Esta humildad constituye un estímulo para aprovechar cualquier ocasión que se le presente para ascender en la escala social y promocionarse. Por el contrario, el poligonero es más resuelto, echado para adelante o zafado; no tiene miedo a nada ni a nadie. Como la ignorancia es muy atrevida, cree que se las sabe todas. Esto lo convierte en un marginado crónico.

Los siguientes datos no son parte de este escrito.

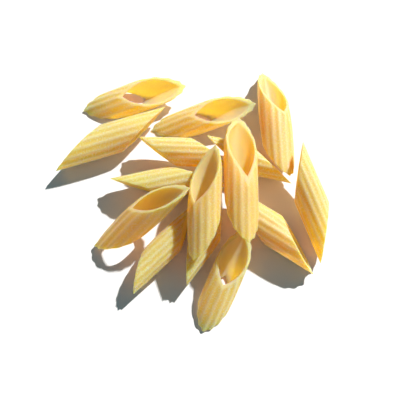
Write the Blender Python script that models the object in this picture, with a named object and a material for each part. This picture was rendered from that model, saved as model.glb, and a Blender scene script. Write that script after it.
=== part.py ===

En fin, que no tenía razón el poligonero de nuestro cuento cuando motejaba de “mago” a su congénere, porque, aunque, desde el punto de vista del burgués, que, como detenta el poder, es quien se arroga el derecho de repartir títulos de calidad entre el resto de los mortales, tan poco prestigio tienen los unos como los otros, magos, campurrios o maúros, por una parte, y poligoneros, canis o chonis, por otra, son dos tipos humanos geográfica, laboral, cultural, social y psicológicamente distintos. Aquellos son un producto del mundo tradicional. Surgieron de la tierra. Estos, del mundo moderno. Han surgido de las contradicciones del capitalismo inherente a la vida urbana. Por eso son tan diferentes las semánticas denotativas y connotativas de las palabras que designan a unos y a otros: mago presenta a su referente como “persona propia del campo y, por ello, sin habilidades para desenvolverse en ambientes urbanos”; y poligonero, en el sentido que nos interesa aquí -repetimos-, como “persona surgida de esos guetos del mundo moderno que son los polígonos de viviendas y, por tanto, marginal”. El poligonero se encuentra por lo general al margen del sistema económico, social y político dominante; el mago, perfectamente integrado en él. Por eso, habría estado más en su punto el protagonista de nuestra historia si, en vez de obsequiar a su compinche con un “no seas mago”, lo hubiera obsequiado con un “no seas poligonero”.